**Raw data**
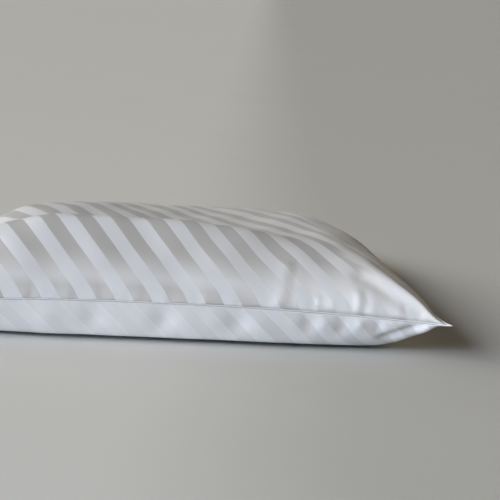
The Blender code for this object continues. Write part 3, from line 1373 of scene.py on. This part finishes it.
@dataclass(frozen=True)
class PaleFloor:
    """Matt pale grey with painted shade, darker towards the right of the picture where the light falls off,
    with a trace of mottle.
    """

    colour: tuple = (0.634, 0.642, 0.634, 1.0)
    shaded_right_colour: tuple = (0.474, 0.480, 0.468, 1.0)
    fade_turn: float = math.radians(9.5)
    fade: Ramp = Ramp(-0.04, 0.32)
    mottle: float = 0.2
    mottle_scale: float = 3.0
    mottle_detail: float = 3.0
    roughness: float = 0.8

    def make(self) -> bpy.types.Material:
        """Writes the floor's material.

        Returns:
            The material, which reads the floor's own coordinates.
        """
        material = bpy.data.materials.new("pale floor")
        material.use_nodes = True
        nodes = NodeWriter(material.node_tree)
        place = nodes.node("ShaderNodeTexCoord").outputs["Object"]
        x, y = nodes.parts(place)
        # Painted shade: the floor's colour darkens towards the right, standing in for the light's falloff.
        right = nodes.minus(
            nodes.times(x, math.cos(self.fade_turn)), nodes.times(y, math.sin(self.fade_turn))
        )
        noise = nodes.noise(place, self.mottle_scale, self.mottle_detail)
        mottle = nodes.times(nodes.minus(noise, 0.5), self.mottle)
        share = nodes.plus(nodes.ramp(right, self.fade), mottle)
        shader = material.node_tree.nodes["Principled BSDF"]
        nodes.link(nodes.mix_colour(share, self.colour, self.shaded_right_colour), shader.inputs["Base Color"])
        nodes.link(self.roughness, shader.inputs["Roughness"])
        return material


@dataclass(frozen=True)
class Studio:
    """A plain pale floor under soft light."""

    floor_size: float = 120.0
    floor_finish: PaleFloor = PaleFloor()
    air_colour: tuple = (0.62, 0.60, 0.56, 1.0)
    air_strength: float = 0.01
    lamps: tuple[Lamp, ...] = (
        SkyPatch("left_window", -75.0, 25.0, (1.0, 0.94, 0.89), 32.0, 1.74),
        SkyPatch("low_front_light", -47.0, 22.0, (0.78, 0.87, 1.0), 16.0, 1.84),
        SkyPatch("back_left_light", -110.0, 16.0, (1.0, 0.95, 0.76), 36.0, 1.60),
        SkyPatch("low_right_light", 45.0, 20.0, (1.0, 0.96, 0.88), 20.0, 0.37),
        SkyPatch("high_right_light", 85.0, 38.0, (1.0, 0.76, 0.46), 40.0, 0.42),
        SoftBox("front_left_box", -40.0, 20.0, (0.58, 0.74, 1.0), 3.0, 2.0, 16.5),
    )

    def lay_floor(self) -> None:
        """Lays the floor."""
        bpy.ops.object.select_all(action="DESELECT")
        bpy.ops.mesh.primitive_plane_add(size=self.floor_size)
        floor = bpy.context.active_object
        floor.name = "floor"
        floor.data.materials.append(self.floor_finish.make())

    def build(self) -> None:
        """Lays the floor, hangs the lights and sets the air and the view."""
        self.lay_floor()
        for lamp in self.lamps:
            lamp.build()
        air = bpy.data.worlds.new("studio_air")
        air.use_nodes = True
        background = air.node_tree.nodes["Background"]
        background.inputs[0].default_value = self.air_colour
        background.inputs[1].default_value = self.air_strength
        bpy.context.scene.world = air
        bpy.context.scene.view_settings.view_transform = "Standard"


def main() -> None:
    """Builds the camera, the studio and the pillowcase, and reports each piece."""
    logging.basicConfig(level=logging.INFO, format="%(message)s")
    pillowcase = Pillowcase()
    PhotoCamera().build(pillowcase.near_right_corner())
    Studio().build()
    piece = pillowcase.build()
    pillowcase.dress(piece)
    LOG.info("%s: %d faces", piece.name, len(piece.data.polygons))


if __name__ == "__main__":
    main()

**Given problem**
Reproduce verbatim only this range: the first line of the material through the line that contains "the floor's material.", inclusive.

**Full answer**
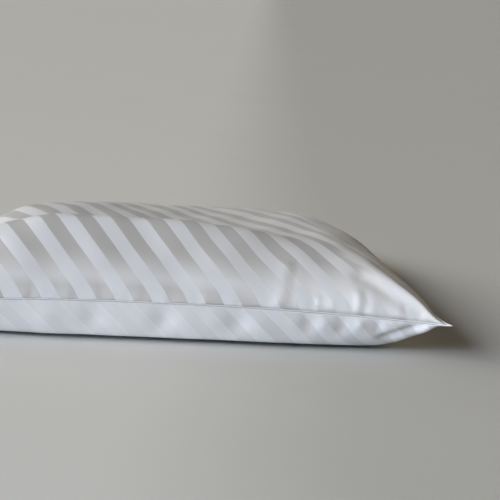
The Blender code for this object continues. Write part 3, from line 1373 of scene.py on. This part finishes it.
@dataclass(frozen=True)
class PaleFloor:
    """Matt pale grey with painted shade, darker towards the right of the picture where the light falls off,
    with a trace of mottle.
    """

    colour: tuple = (0.634, 0.642, 0.634, 1.0)
    shaded_right_colour: tuple = (0.474, 0.480, 0.468, 1.0)
    fade_turn: float = math.radians(9.5)
    fade: Ramp = Ramp(-0.04, 0.32)
    mottle: float = 0.2
    mottle_scale: float = 3.0
    mottle_detail: float = 3.0
    roughness: float = 0.8

    def make(self) -> bpy.types.Material:
        """Writes the floor's material.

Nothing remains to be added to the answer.